**Stored data**
************

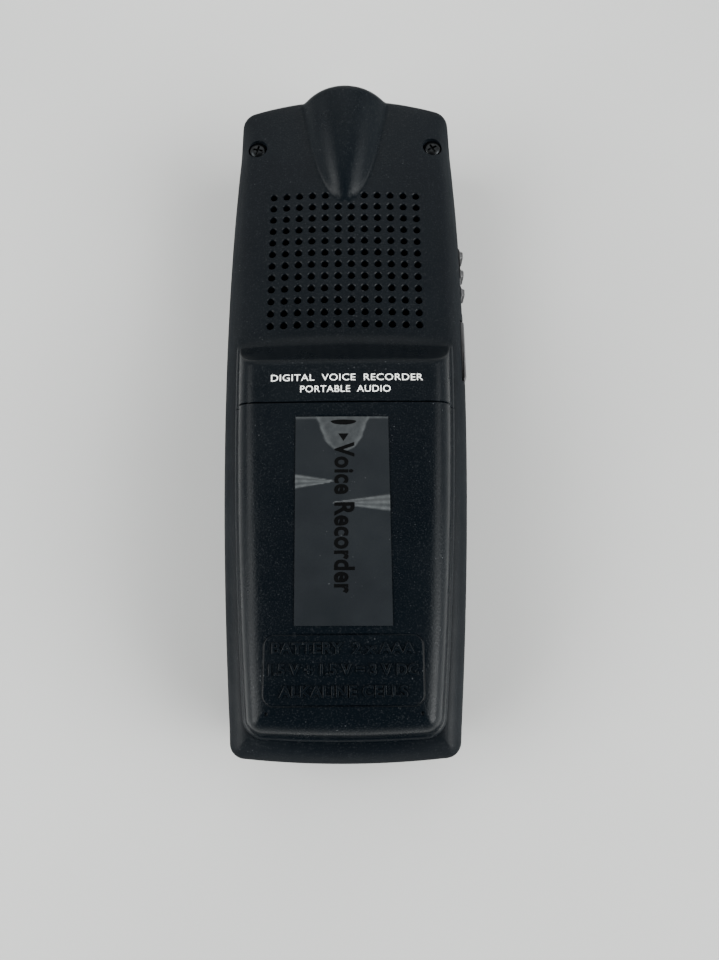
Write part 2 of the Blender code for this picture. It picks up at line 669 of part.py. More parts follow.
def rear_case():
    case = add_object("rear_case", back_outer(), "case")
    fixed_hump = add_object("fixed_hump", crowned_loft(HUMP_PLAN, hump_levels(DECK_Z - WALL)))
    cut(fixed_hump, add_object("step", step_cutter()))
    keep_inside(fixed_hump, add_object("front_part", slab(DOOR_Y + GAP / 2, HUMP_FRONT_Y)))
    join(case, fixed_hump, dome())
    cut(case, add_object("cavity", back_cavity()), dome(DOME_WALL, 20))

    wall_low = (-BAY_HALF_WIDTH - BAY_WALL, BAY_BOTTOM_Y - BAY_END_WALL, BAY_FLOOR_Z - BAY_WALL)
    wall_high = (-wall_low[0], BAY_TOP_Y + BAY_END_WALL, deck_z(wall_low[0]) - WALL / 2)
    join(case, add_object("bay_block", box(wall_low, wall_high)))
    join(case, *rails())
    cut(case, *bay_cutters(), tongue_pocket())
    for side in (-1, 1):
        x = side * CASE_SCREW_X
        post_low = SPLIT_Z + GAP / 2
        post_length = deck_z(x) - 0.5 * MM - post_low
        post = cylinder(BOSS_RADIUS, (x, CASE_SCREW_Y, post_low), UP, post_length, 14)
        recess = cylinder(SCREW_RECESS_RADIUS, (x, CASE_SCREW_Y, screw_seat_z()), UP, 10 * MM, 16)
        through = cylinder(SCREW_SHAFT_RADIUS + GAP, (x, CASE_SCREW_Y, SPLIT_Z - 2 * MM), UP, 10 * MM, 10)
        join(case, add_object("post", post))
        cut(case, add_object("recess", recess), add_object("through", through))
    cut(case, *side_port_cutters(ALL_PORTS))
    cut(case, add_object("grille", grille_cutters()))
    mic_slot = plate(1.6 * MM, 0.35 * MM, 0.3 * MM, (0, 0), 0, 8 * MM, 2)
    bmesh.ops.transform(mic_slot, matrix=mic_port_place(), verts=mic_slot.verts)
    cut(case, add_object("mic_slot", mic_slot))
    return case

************

**Exercise**
Exactly as they stand, set down the lines from the top of the data through the line with "back_cavity()), dome(DOME_WALL, 20))".

**Final result**
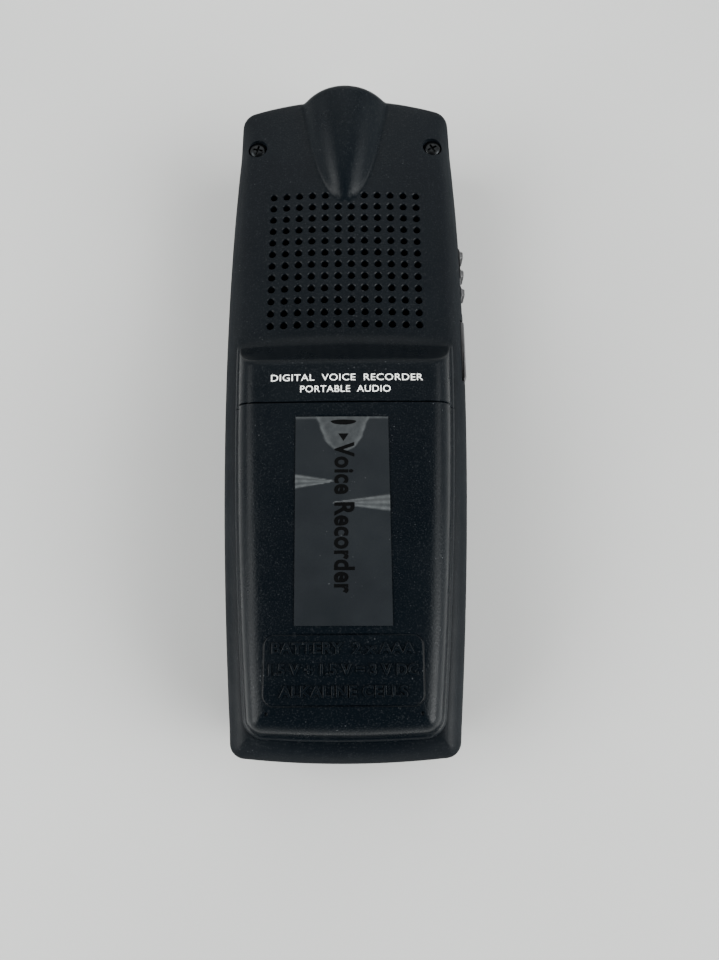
Write part 2 of the Blender code for this picture. It picks up at line 669 of part.py. More parts follow.
def rear_case():
    case = add_object("rear_case", back_outer(), "case")
    fixed_hump = add_object("fixed_hump", crowned_loft(HUMP_PLAN, hump_levels(DECK_Z - WALL)))
    cut(fixed_hump, add_object("step", step_cutter()))
    keep_inside(fixed_hump, add_object("front_part", slab(DOOR_Y + GAP / 2, HUMP_FRONT_Y)))
    join(case, fixed_hump, dome())
    cut(case, add_object("cavity", back_cavity()), dome(DOME_WALL, 20))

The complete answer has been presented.